It was hard to not take an interest in The Book of Henry. It begins with you thinking this will be a love story between yet another child genius and a girl from a less than stellar home environment. However, then it evolves and you realize the kid is a psycho and he plans to kill his crush’s dad to save her. I mean, damn.
At 11 going on 12, Henry (Jaeden Lieberher) is not only a genius, but he is running his household. His mom, Susan (Naomi Watts), works as a waitress while Henry goes to a normal school, trades stocks, and pretty much handles the family’s finances. Something which we see goes beyond him pulling his weight, but rather Susan outright depending on him.
But it isn’t just numbers Henry shows he is capable of handling. He also shows that he can plan a well thought out murder. His target? Glenn Sickleman (Dean Norris), the next door neighbor. You see, he is the father of Christina (Maddie Ziegler) who is Henry’s crush. Not to the point of them hanging out or anything, but they’re cool. But with him knowing, documenting, and reporting Christina being abused and no one doing nothing? He decides to take things into his own hands. Thus leading to a detailed little red book and cassette detailing the perfect plan to execute, and get away with, the murder of Glenn Sickleman.
It’s Emotional Base
I must admit I got teary eyed throughout the first half of The Book of Henry. After all, we are dealing with your usual sweet and innocent looking kid going through something horrible. But, alongside that, you have Susan’s tight-knit family. Which, while Henry truly acts like the man of the house, at the end of the day, he is still just one of her sons. The other one being Peter (Jacob Tremblay). Someone who adores his big brother and with them bonding and him caring about his feelings, it was touching. Making it so, especially toward the film’s climax, you can almost forget that Henry is a psychotic little kid who planned a murder so well that even if he didn’t execute it, the person who did could get away with it.
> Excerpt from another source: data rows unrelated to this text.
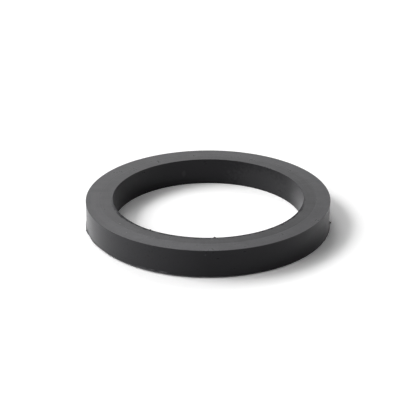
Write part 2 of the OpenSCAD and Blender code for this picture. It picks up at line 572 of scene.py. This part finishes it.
studio = {
    "floorSize": 6.0,
    "floorColour": (0.8, 0.8, 0.8),
    "floorGain": 1.4,        # brings the lit floor up to white where it is seen or mirrored
    "lightColour": (1.0, 1.0, 1.0),
}
lamps = {  # direction and height above the horizon in degrees, width in degrees, strength
    "keyLight": (181, 49, 14, 0.52),
    "softKey": (165, 42, 25, 1.11),
    "farLight": (102, 42, 28, 0.63),
    "farHigh": (120, 60, 40, 0.5),
    "farLeft": (150, 25, 50, 0.22),
    "leftFill": (205, 38, 30, 0.63),
    "leftLow": (180, 18, 50, 0.22),
    "leftBroad": (190, 25, 60, 0.31),
    "frontLeft": (215, 22, 60, 0.31),
    "frontLeftHigh": (240, 35, 50, 0.22),
    "frontHigh": (270, 60, 30, 0.21),
    "frontRight": (300, 30, 50, 0.11),
    "farRight": (60, 25, 40, 0.06),
    "overhead": (0, 88, 90, 0.12),
}


# One for rays from the camera and for rays that a gloss or a glass sends on
def seenDirectly(tree):
    path = addNode(tree, "ShaderNodeLightPath").outputs
    mirrored = addMath(tree, "MAXIMUM", path["Is Glossy Ray"], path["Is Transmission Ray"])
    return addMath(tree, "MAXIMUM", path["Is Camera Ray"], mirrored)


# A pale matt sheet. Where it is seen or mirrored it is lifted to white, and it keeps the shadow.
def paleFloor(v):
    half = v["floorSize"] / 2
    corners = [(-half, -half, 0), (half, -half, 0), (half, half, 0), (-half, half, 0)]
    mesh = bpy.data.meshes.new("floor")
    mesh.from_pydata(corners, [], [(0, 1, 2, 3)])
    floor = bpy.data.objects.new("floor", mesh)
    scene.collection.objects.link(floor)
    material = bpy.data.materials.new("floorPaper")
    material.use_nodes = True
    tree = material.node_tree
    tree.nodes.clear()
    seen = seenDirectly(tree)
    lifted = tuple(c * v["floorGain"] for c in v["floorColour"])
    plainSheet = addNode(tree, "ShaderNodeBsdfDiffuse", {"Color": (*v["floorColour"], 1)}).outputs["BSDF"]
    whiteSheet = addNode(tree, "ShaderNodeBsdfDiffuse", {"Color": (*lifted, 1)}).outputs["BSDF"]
    mix = addNode(tree, "ShaderNodeMixShader", {0: seen, 1: plainSheet, 2: whiteSheet}).outputs["Shader"]
    addNode(tree, "ShaderNodeOutputMaterial", {"Surface": mix})
    mesh.materials.append(material)


# The world is white where it is seen or mirrored and gives no other light
def whiteWorld(v):
    world = bpy.data.worlds.new("studio")
    scene.world = world
    world.use_nodes = True
    tree = world.node_tree
    tree.nodes.clear()
    sockets = {"Color": (*v["lightColour"], 1), "Strength": seenDirectly(tree)}
    light = addNode(tree, "ShaderNodeBackground", sockets)
    addNode(tree, "ShaderNodeOutputWorld", {"Surface": light.outputs["Background"]})


# A broad lamp so far off that it lights the whole floor evenly
def broadLamp(name, azimuth, elevation, width, strength):
    data = bpy.data.lights.new(name, "SUN")
    data.angle = math.radians(width)
    data.energy = strength
    data.color = studio["lightColour"]
    lamp = bpy.data.objects.new(name, data)
    scene.collection.objects.link(lamp)
    a, e = math.radians(azimuth), math.radians(elevation)
    away = Vector((math.cos(a) * math.cos(e), math.sin(a) * math.cos(e), math.sin(e)))
    lamp.location = away
    lamp.rotation_euler = away.to_track_quat("Z", "Y").to_euler()


paleFloor(studio)
whiteWorld(studio)
for lampName, settings in lamps.items():
    broadLamp(lampName, *settings)
print("studio lit")

view = {  # the camera stands in front of the ring and looks down at it
    "back": 279.9 * mm,      # distance in front of the ring's axis
    "up": 133.7 * mm,
    "pitch": 24.933,         # degrees below the horizon
    "yaw": 0.115,            # degrees to the right
    "roll": -0.103,
    "lens": 87.65,
    "sensor": 36.0,
    "nearest": 10 * mm,      # what the camera shows lies between these distances
    "furthest": 20000 * mm,
}


def photoCamera(v):
    data = bpy.data.cameras.new("camera")
    data.sensor_width = v["sensor"]
    data.lens = v["lens"]
    data.clip_start = v["nearest"]
    data.clip_end = v["furthest"]
    camera = bpy.data.objects.new("camera", data)
    scene.collection.objects.link(camera)
    p, y, r = (math.radians(v[k]) for k in ("pitch", "yaw", "roll"))
    ahead = Vector((math.sin(y) * math.cos(p), math.cos(y) * math.cos(p), -math.sin(p)))
    level = Vector((math.cos(y), -math.sin(y), 0))
    upward = level.cross(ahead)
    across = level * math.cos(r) + upward * math.sin(r)
    upright = upward * math.cos(r) - level * math.sin(r)
    turn = Matrix((across, upright, -ahead)).transposed()
    camera.matrix_world = Matrix.Translation((0, -v["back"], v["up"])) @ turn.to_4x4()
    scene.camera = camera


photoCamera(view)
scene.view_settings.view_transform = "Standard"
print("camera set")
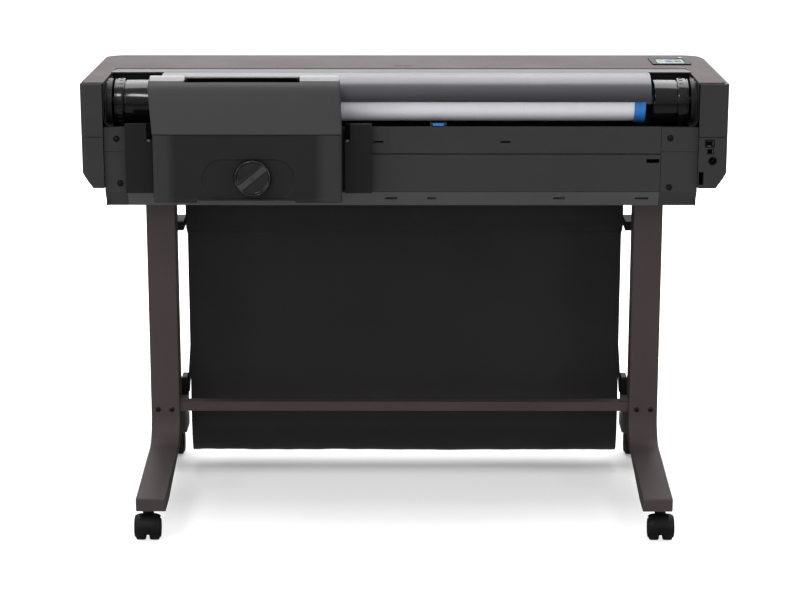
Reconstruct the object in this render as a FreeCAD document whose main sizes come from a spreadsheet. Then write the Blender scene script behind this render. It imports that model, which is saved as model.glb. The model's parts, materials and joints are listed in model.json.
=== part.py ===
import FreeCAD, Part
import math
import os
import Sketcher
from FreeCAD import Vector, Placement, Rotation

# Large format plotter on a wheeled stand, with a roll holder, a sheet feeder and a fabric
# media bin. Millimetres. +Z is up, Z = 0 is the floor. +X is to the right for a person who
# stands behind the machine, where the paper roll is loaded; +Y points to the machine's front.
# X = 0 is midway between the legs.

doc = FreeCAD.newDocument("LargeFormatPlotter")

# alias, value, meaning
TABLE = [
    ("half_width", 658.5, "half of the overall width, over the end caps"),
    ("rear_y", -172, "rear face of the end caps"),
    ("front_y", 300, "front face of the body"),
    ("cap_in_left", -613, "inner plane of the left end cap"),
    ("cap_in_right", 599, "inner plane of the right end cap"),
    ("cap_seam_z", 826, "seam between upper and lower end cap"),
    ("cap_low_z", 720, "underside of the end caps"),
    ("top_rear_z", 938, "top surface at the rear edge"),
    ("top_front_z", 921, "top surface at the front edge"),
    ("panel_y", -164, "rear face of the rear panels"),
    ("panel_top_z", 846, "top edge of the upper rear panel"),
    ("panel_seam_z", 790, "seam between the rear panels"),
    ("chamfer_z", 711, "where the bottom chamfer starts"),
    ("pan_z", 677, "underside of the body"),
    ("chamfer_y", -136, "where the bottom chamfer ends"),
    ("skin", 3, "wall thickness of covers"),
    ("axis_y", -102, "spindle axis"),
    ("axis_z", 887, "spindle axis height"),
    ("roll_rad", 39, "paper roll radius"),
    ("core_rad", 26, "paper core radius"),
    ("hub_rad", 48, "spindle end cap radius"),
    ("spindle_rad", 10, "spindle shaft radius"),
    ("run_gap", 0.05, "radial running clearance"),
    ("bay_rad", 62, "roll bay inner radius"),
    ("cover_rad", 58, "roll cover outer radius"),
    ("cover_skin", 2.5, "roll cover thickness"),
    ("leg_in", 491, "inner face of the leg"),
    ("leg_out", 553, "outer face of the leg"),
    ("leg_near", 40, "rear face of the column"),
    ("leg_far", 98, "front face of the column"),
    ("leg_wall", 3, "column tube wall"),
    ("foot_rear", -302.5, "rear end of the foot"),
    ("foot_front", 302.5, "front end of the foot"),
    ("foot_low", 68, "underside of the foot at its end"),
    ("foot_end_top", 95, "top of the foot at its end"),
    ("brace_low", 176, "underside of the cross brace"),
    ("brace_top", 197, "top of the cross brace"),
    ("wheel_rad", 25, "caster wheel radius"),
    ("wheel_wide", 18, "width of one caster wheel"),
    ("axle_rad", 4, "caster axle radius"),
    ("stem_rad", 5.5, "caster stem radius"),
    ("caster_x", 531, "caster centre"),
    ("caster_rear_y", -268, "rear caster swivel axis"),
    ("caster_front_y", 268, "front caster swivel axis"),
    ("caster_trail", 14, "offset of the axle from the swivel axis"),
    ("bin_half", 475, "half of the bin width"),
    ("bin_y", 150, "rear panel of the bin"),
    ("bin_skin", 3, "bin fabric with its hems"),
    ("rod_rad", 7, "bin rod radius"),
    ("feeder_left", -507, "left side of the sheet feeder"),
    ("feeder_right", -126.5, "right side of the sheet feeder"),
    ("feeder_near", -236, "rear face of the sheet feeder"),
    ("feeder_low", 703, "underside of the sheet feeder"),
    ("feeder_seam", 842, "seam between feeder body and its lid"),
    ("lid_top", 944, "top of the feeder lid"),
    ("knob_x", -306, "feeder knob axis"),
    ("knob_z", 755, "feeder knob axis height"),
    ("knob_rad", 36.5, "feeder knob radius"),
    ("feed_rad", 12, "feed roller radius"),
    ("pinch_rad", 6, "pinch roller radius"),
    ("feed_y", 70, "feed roller axis"),
    ("feed_z", 786, "feed roller axis height"),
    ("pulley_rad", 8, "belt pulley radius"),
    ("belt_y", 118, "belt pulley axis"),
    ("belt_z", 872, "belt height"),
]
sheet = doc.addObject("Spreadsheet::Sheet", "Dims")
for row, (alias, value, meaning) in enumerate(TABLE, start=1):
    sheet.set("A%d" % row, alias)
    sheet.set("B%d" % row, repr(value))
    sheet.set("C%d" % row, meaning)
    sheet.setAlias("B%d" % row, alias)
doc.recompute()


class Dim:
    """A length that knows its spreadsheet expression."""

    def __init__(self, number, exp):
        self.val, self.exp = float(number), exp

    def __add__(self, other):
        other = wrap(other)
        return Dim(self.val + other.val, "(%s + %s)" % (self.exp, other.exp))

    def __radd__(self, other):
        return wrap(other) + self

    def __sub__(self, other):
        other = wrap(other)
        return Dim(self.val - other.val, "(%s - %s)" % (self.exp, other.exp))

    def __rsub__(self, other):
        return wrap(other) - self

    def __mul__(self, other):
        other = wrap(other)
        return Dim(self.val * other.val, "(%s * %s)" % (self.exp, other.exp))

    def __truediv__(self, other):
        other = wrap(other)
        return Dim(self.val / other.val, "(%s / %s)" % (self.exp, other.exp))

    def __neg__(self):
        return Dim(-self.val, "(0 - %s)" % self.exp)


def wrap(value):
    return value if isinstance(value, Dim) else Dim(value, "%.6f" % float(value))


def val(value):
    return value.val if isinstance(value, Dim) else float(value)


class Sizes:
    """Holds every driving dimension under its alias."""


dims = Sizes()
for alias, value, meaning in TABLE:
    setattr(dims, alias, Dim(sheet.get(alias), "Dims.%s" % alias))
gap = dims.run_gap

# ------------------------------------------------------------------ document helpers
pieces = []  # finished pieces, one file each
name_count = 0


def fresh(stem):
    global name_count
    name_count += 1
    return "%s%03d" % (stem, name_count)


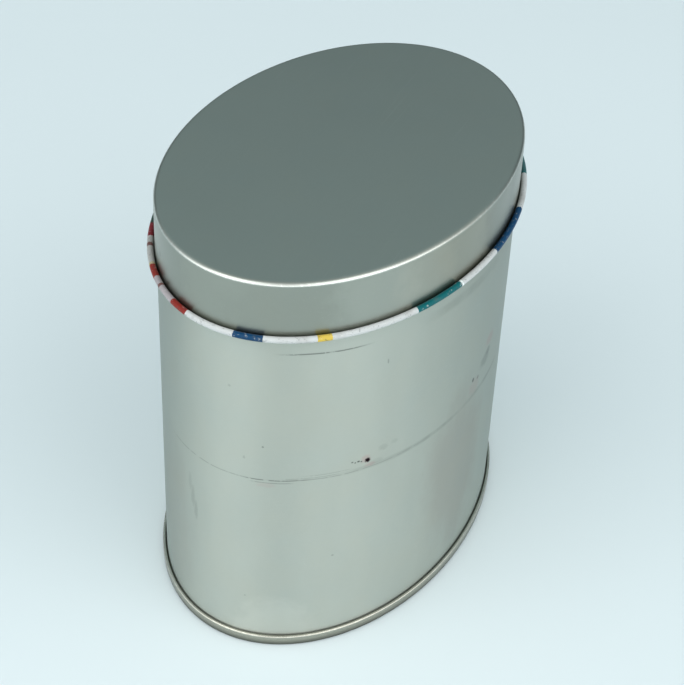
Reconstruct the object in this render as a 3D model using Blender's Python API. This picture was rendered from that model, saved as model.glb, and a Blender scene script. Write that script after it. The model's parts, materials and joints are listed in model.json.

So, We Aren’t Going to Address Henry is Psychotic?
Skipping over a major detail, I was surprised that Susan never took a moment and realized she raised a psycho. I’m talking about, the people you see on the news who shoot up a school or a mall. The king who we get told “But he was such a good kid” kind of psycho. For really, the amount of research and detail into finding the right bullet, gun, and where Glenn needed to be positioned was just a bit too much to let go.
Not to downplay his reasoning, because I get it is to save this girl he cared for who is being raped. However, there comes the question of what would happen after? Would that be his first and only kill or would Susan have a vigilante on her hands? He made it clear, after watching some woman get roughed up in the market, he can’t stand apathy. So, it was unfortunate that whole aspect of Henry got glossed over. Much less, the first half of the movie sort of gets used to bury the idea Henry isn’t twisted.
Oh, but let me add, I found it so amusing how quickly, and how long, Susan ended up going along with Henry’s plan. But, again, the movie doesn’t really peer into how crazy Henry is, nor perhaps his mom to a point.
On The Fence
It’s Attempt To Meld Two Completely Different Movies
As noted, the film had perhaps one of the most intriguing trailers. The idea of this nerdy kid falling in puppy love and him having his mom save her with a bullet to the father. But the thing about trailers and intriguing ideas is that the execution is nearly always off. This film is no exception. For there honestly, comes a point where you are just wondering when Susan is going to shoot this man. You’ll even be looking at your watch, phone, or what have you trying to figure how much longer you got?
This especially becomes true after the film’s emotional climax for then it is clear there is nothing else to look forward to. You are seriously just waiting to see if and when Glenn will get his comeuppance. So you will literally be sitting there for around a half hour just waiting for it to happen.
While this tale of a genius psycho was interesting, it didn’t necessarily maintain my attention. For while Henry’s relationship with his mother and brother were sweet, they weren’t so strong they made the movie. And even when you add Christina and what happens to Henry in the middle of the movie, you aren’t given this vibe that the emotional foundation is so strong the film can switch gears and become a murder plot.
Hence the Negative label. For while I would love to label this as mixed, I just can’t. I truly can’t get over the fact Henry gets humanized as much as possible. Making it so that when it is revealed how crazy he is, it doesn’t have its true impact. You are just made to be so focused on Glenn being a rapist. Leading you to forget his murder is being planned by a child who studied ways to get away with the murder.